Abstract

Reprogramming remote sensor nodes on wireless sensor networks (WSNs) allows the software on them to be dynamically updated or enhanced for adapting to changed environmental conditions or application requirements. Many researches use diff-based approaches to transmit only the code difference to sensor nodes for updating, but failure of diff-based reprogramming may cause extra problems. Because sensor node's storage is limited, the older version of patch files may be overwritten by the next one. Then after many times of update, reprogramming recovery mechanism will lack the intermediate version of patch files for incremental recovery.
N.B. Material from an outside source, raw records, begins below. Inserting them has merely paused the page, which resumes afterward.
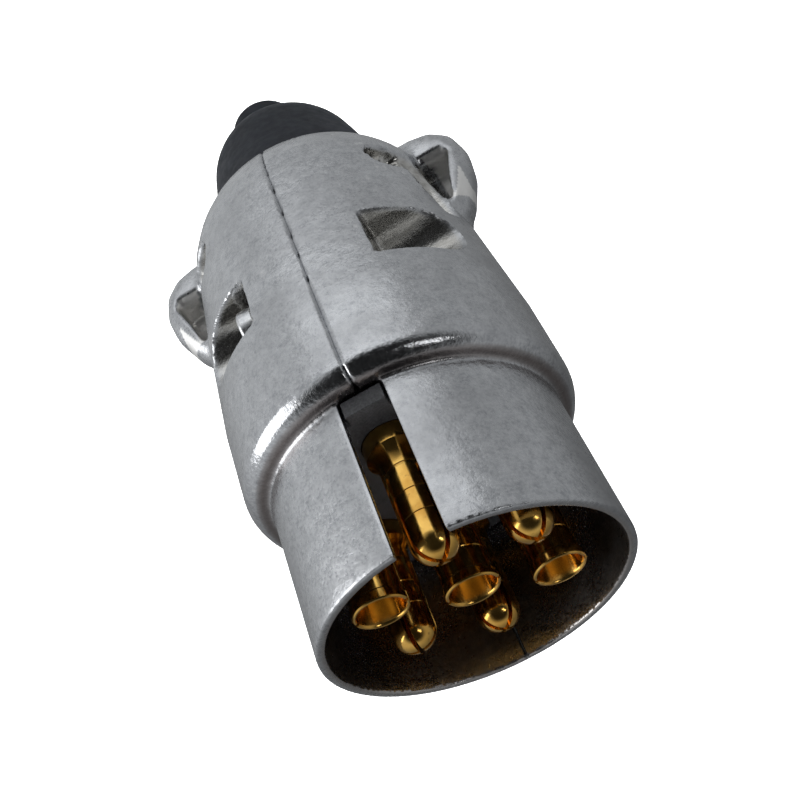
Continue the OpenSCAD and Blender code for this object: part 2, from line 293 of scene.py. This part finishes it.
def cast_metal():
    """Die-cast alloy: mottled satin skin, worn edges, streaked recesses, a polished shoulder;
    painted shade inside the collar and in the shoulder's crease, a painted highlight on the ear
    hollow's floor.
    """
    m = Material("cast_metal", (0.45, 0.46, 0.47), metallic=1.0, roughness=0.4)
    grain = m.noise(2600, 3, 0.6)
    blotch = m.noise(700, 4, 0.6)
    patch = m.noise(90, 3, 0.5, distortion=0.6)
    colour = m.ramp(blotch, [(0.3, (0.33, 0.34, 0.36)), (0.7, (0.54, 0.55, 0.57))])
    colour = m.mix(m.level(grain, 0.35, 0.65, 0.0, 0.5), colour, (0.68, 0.69, 0.70))
    colour = m.mix(m.level(patch, 0.35, 0.7, 0.0, 0.45), colour, (0.33, 0.335, 0.345))
    recess = m.attribute("recess")
    inside = m.attribute("inside")
    streaks = m.noise(1.0, 3, 0.55, m.scaled(130, 700, 700), 0.8)
    recess_colour = m.ramp(streaks, [(0.3, (0.33, 0.32, 0.30)), (0.7, (0.60, 0.595, 0.58))])
    colour = m.mix(recess, colour, recess_colour)
    # Painted shade: the inside of the collar is darkened to a brown grey.
    colour = m.mix(m.math("MULTIPLY", inside, 0.55), colour, (0.34, 0.30, 0.27))
    # Painted shade: the crease at the foot of the shoulder is darkened to a dark brown.
    shoulder_crease_shade = m.attribute("shoulder_crease_shade")
    colour = m.mix(m.math("MULTIPLY", shoulder_crease_shade, 0.75), colour, (0.14, 0.10, 0.085))
    # Painted highlight: the floor of the ear's hollow is lightened to near white, and made
    # rougher.
    hollow_floor_highlight = m.attribute("hollow_floor_highlight")
    colour = m.mix(m.math("MULTIPLY", hollow_floor_highlight, 0.85), colour, (0.93, 0.92, 0.90))
    edge = m.level(m.pointiness(), 0.54, 0.64)
    colour = m.mix(m.math("MULTIPLY", edge, 0.4), colour, (0.80, 0.80, 0.80))
    sparkle = m.level(m.cells(3000).outputs["Color"], 0.86, 0.9)
    rough = m.level(grain, 0.3, 0.7, 0.22, 0.34)
    rough = m.math("SUBTRACT", rough, m.math("MULTIPLY", sparkle, 0.06))
    rough = m.math("SUBTRACT", rough, m.math("MULTIPLY", recess, 0.08))
    rough = m.math("SUBTRACT", rough, m.math("MULTIPLY", m.attribute("shoulder"), 0.13))
    rough = m.math("ADD", rough, m.math("MULTIPLY", hollow_floor_highlight, 0.15))
    rough = m.math("ADD", rough, m.level(patch, 0.35, 0.65, -0.04, 0.06))
    rings = m.noise(1.0, 2, 0.5, m.scaled(120, 5200, 120))
    normal = m.bump(rings, 0.000006, 0.5)
    normal = m.bump(blotch, 0.00011, 0.6, normal)
    normal = m.bump(grain, 0.000035, 0.8, normal)
    return m.finish(colour, rough, normal)


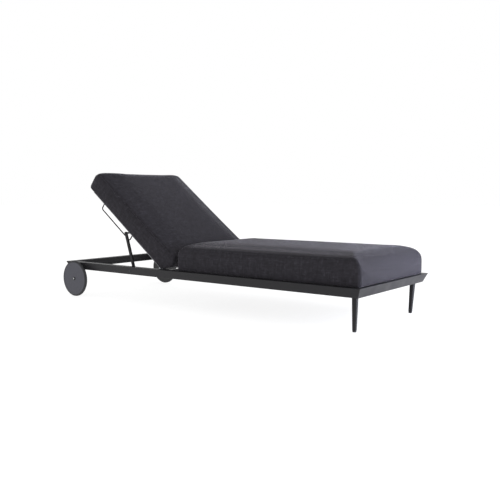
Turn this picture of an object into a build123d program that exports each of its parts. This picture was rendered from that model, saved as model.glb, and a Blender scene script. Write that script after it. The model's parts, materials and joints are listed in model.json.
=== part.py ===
"""Reclining sun lounger: aluminium frame on two legs and two wheels, propped backrest, two cushions.

Millimetres. +X points to the foot end, +Y across the lounger, +Z up. The origin lies on the floor
under the middle of the base frame. "left" is the -Y side, "right" the +Y side.
"""
from build123d import *
import os
from math import cos, hypot, radians, sin, sqrt

# ---- base frame ----
frame_length = 2000.0      # tip to tip of the mitred rails
frame_width = 740.0
rail_top = 205.0           # height of the rails' flat top
rail_height = 45.0
rail_top_width = 41.0
rail_flare = 20.0          # how far the outer face leans in from the top to the bottom
rail_wall = 3.0
rail_inner_wall = 7.0      # thick enough to hold the groove
groove_depth = 4.0
groove_height = 24.0
rail_edge_radius = 1.2
cleat_width = 10.0         # corner cleats inside the hollow rails
cleat_arm = 90.0
cleat_clearance = 0.3

# ---- legs at the foot end ----
leg_top_half = 12.9
leg_foot_half = 8.7
leg_gap_x = 2.0            # between the rails' inner faces and the leg's top
leg_gap_y = 8.5
leg_lean_x = 6.3           # how much further in the foot stands
leg_lean_y = 8.8
leg_roundness = 0.6        # corner radius as a share of the half width
leg_socket_height = 21.25
glide_height = 8.0
glide_inset = 0.6

# ---- pivots in the side rails ----
pivot_inset = 777.0        # from the head end tips to the backrest's pivot
pivot_drop = 15.0          # below the rails' top
prop_inset = 225.0         # from the backrest's pivot to the prop's
prop_drop = 24.0

# ---- seat ----
seat_slat_count = 8
seat_slat_width = 62.0
seat_slat_thickness = 10.0
seat_slat_head_inset = 53.0    # from the seat cushion's head end to the first slat's centre
seat_slat_foot_inset = 100.0   # from the foot end tips to the last slat's centre
seat_slat_wall = 2.0
cross_tube_width = 25.0
cross_tube_height = 18.0
cross_tube_wall = 2.0
cross_tube_head_inset = 107.0  # from the backrest's pivot to the head tube
cross_tube_foot_inset = 570.0  # from the foot end tips to the foot tube
seat_head_inset = 135.0        # from the backrest's pivot to the seat cushion
seat_foot_inset = 14.0         # from the foot end tips to the seat cushion
cushion_side_inset = 25.0      # from the frame's side tips to the cushions
seat_cushion_height = 138.7
seat_edge_radius = 62.0
cushion_corner_radius = 30.0   # upright corners
cushion_low_radius = 14.0  # underside edges
cushion_round_steps = 5    # outlines that shape a rounded edge
soft_clearance = 0.3

# ---- wheels at the head end ----
wheel_radius = 106.0
wheel_inset = 95.0         # axle to the head end tips
wheel_width = 17.0
wheel_rail_gap = 1.0       # between the rail's tip and the wheel
tyre_depth = 9.0
tyre_round = 7.0
tyre_lip_round = 0.5
disc_dish_radius = 88.0    # shallow dish in the disc's faces
disc_dish_depth = 1.0
disc_dish_bevel = 2.0
axle_radius = 6.0
axle_clearance = 0.05
bush_wall = 4.0
bush_proud = 0.4
hub_cap_radius = 9.0
hub_cap_height = 3.5
hub_cap_round = 2.1
bracket_thickness = 8.0
bracket_top_length = 70.0
bracket_boss_radius = 17.0
bracket_inset = 26.0       # bracket's outer face to the frame's side tip
spacer_radius = 11.0

# ---- backrest ----
backrest_angle = 37.4      # as stored, from lying flat
steepest_angle = 47.5
back_side_gap = 3.0        # between the side bars and the prop's arms
back_bar_width = 22.0
back_bar_thickness = 12.0
back_bar_wall = 2.0
back_end_gap = 18.0        # between the side bars' end and the head rail when lying flat
back_bar_tail = 11.0       # the bars' length past the pivot
back_tail_round = 5.9
back_solid_end = 30.0      # solid stretch round the pivot
back_slat_count = 5
back_slat_width = 70.0
back_slat_thickness = 10.0
back_slat_first = 95.0
back_slat_last_inset = 53.0    # from the side bars' end
back_rail_width = 40.0     # top and bottom bars of the backrest frame
back_rail_first = 20.0
back_rail_last_inset = 2.0     # from the side bars' end
pin_radius = 4.0
pin_clearance = 0.05
back_bush_wall = 1.0
back_bush_flange = 6.0
back_bush_step = 1.0       # the flange's radius past the sleeve's
back_cushion_low = -64.0
back_cushion_inset = 19.0  # from the head end tips when lying flat
back_cushion_front = 144.0
back_top_radius = 74.0
back_low_radius = 40.0
back_side_radius = 62.0
back_corner_radius = 44.0

# ---- toothed racks and keeper loops behind the backrest ----
rack_width = 10.0
rack_inset = 1.5           # from the bar's inner edge
rack_base = 2.0
tooth_height = 6.0         # from the bar's back, base included
tooth_length = 16.0
tooth_tip = 4.0            # flat at the tooth's tip
tooth_pitch = 45.5
tooth_first = 324.0
tooth_count = 6
loop_radius = 3.5
loop_inset = 1.0           # from the bar's outer edge
loop_depth = 37.0          # rod's axis behind the bar's back
loop_low = 314.0
loop_high = 607.0
loop_bend = 12.0

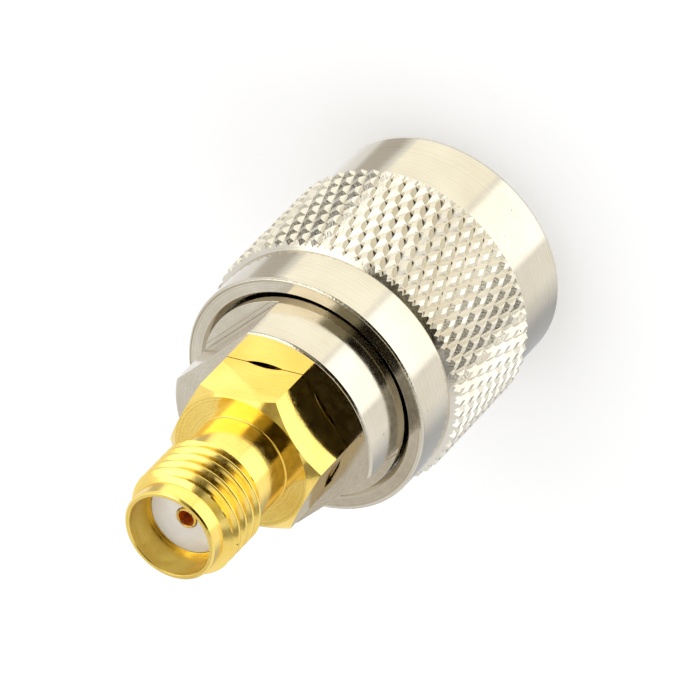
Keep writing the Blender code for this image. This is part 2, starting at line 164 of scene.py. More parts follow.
# Hexagon and its shank
HEX_FLATS = 8.0
HEX_TURN = math.radians(19.5)
HEX_FACE_DROP = 0.03     # flats in to the circle that the corner chamfer leaves
HEX_FACE_R = HEX_FLATS / 2 - HEX_FACE_DROP
HEX_CHAMFER = 0.5
HEX_EASE = 0.035
SPIGOT_R = 3.43

# Plug body
BODY_R = 6.0
BODY_FLATS = 10.0
BODY_FRONT_CHAMFER = 0.15
BODY_BACK_CHAMFER = 0.13
BODY_EASE = 0.04
SHOULDER_GROOVE = 0.25   # mark left by the mill in the corner of a wrench flat
GROOVE_LIFT = 0.3        # share of that mark by which its middle lies above the shoulder
RECESS_WIDTH = 0.725     # relief round the shank
RECESS_R = SPIGOT_R + RECESS_WIDTH
RECESS_DEPTH = 0.3
SEAT_DEPTH = 2.2         # sleeve's seat in the body
SLEEVE_SEAT_Z = BODY_FRONT_Z + SEAT_DEPTH

# Coupling nut
NUT_R = 7.18
NUT_PLAY = 0.10          # round the body
NUT_HOLE_R = BODY_R + NUT_PLAY
NUT_HOLE_CHAMFER = 0.25
NUT_BACK_CHAMFER = 0.10
NUT_FRONT_CHAMFER = 0.14
NUT_FRONT_FILLET = 0.06
NUT_LEAD_CHAMFER = 0.48
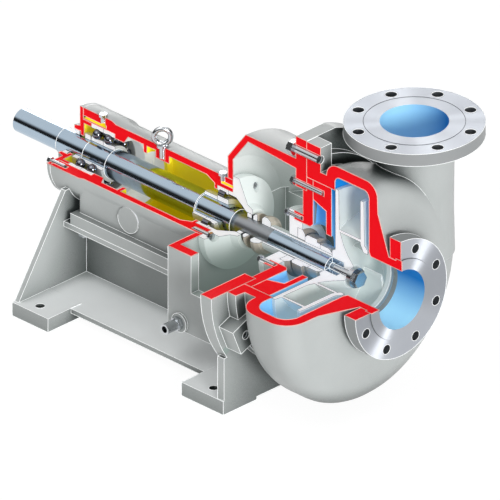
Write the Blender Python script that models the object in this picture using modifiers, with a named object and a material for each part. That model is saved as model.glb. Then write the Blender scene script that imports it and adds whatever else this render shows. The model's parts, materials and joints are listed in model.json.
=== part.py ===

To recover from this situation, extra data retransmission is needed and the host machine should issue recovery commands, but both of them will also affect all other normal nodes in WSN. The data retransmission is especially unacceptable in a resource-limited WSN environment. To solve these problems, we have proposed two new diff-based recovery mechanisms named N and N-1 Incremental Recovery to recover sensor nodes from reprogramming failures. We implement the proposed mechanism in TinyOS and choose Two-Stage Diff as our diff-based dynamic update mechanism for updating the software on sensor nodes. Experiments with the modified TinyOS show that our N and N-1 Incremental Recovery compared with the Deluge default recovery mechanism can greatly reduce the amount of retransmitted data and the processing time can be significantly reduced as well.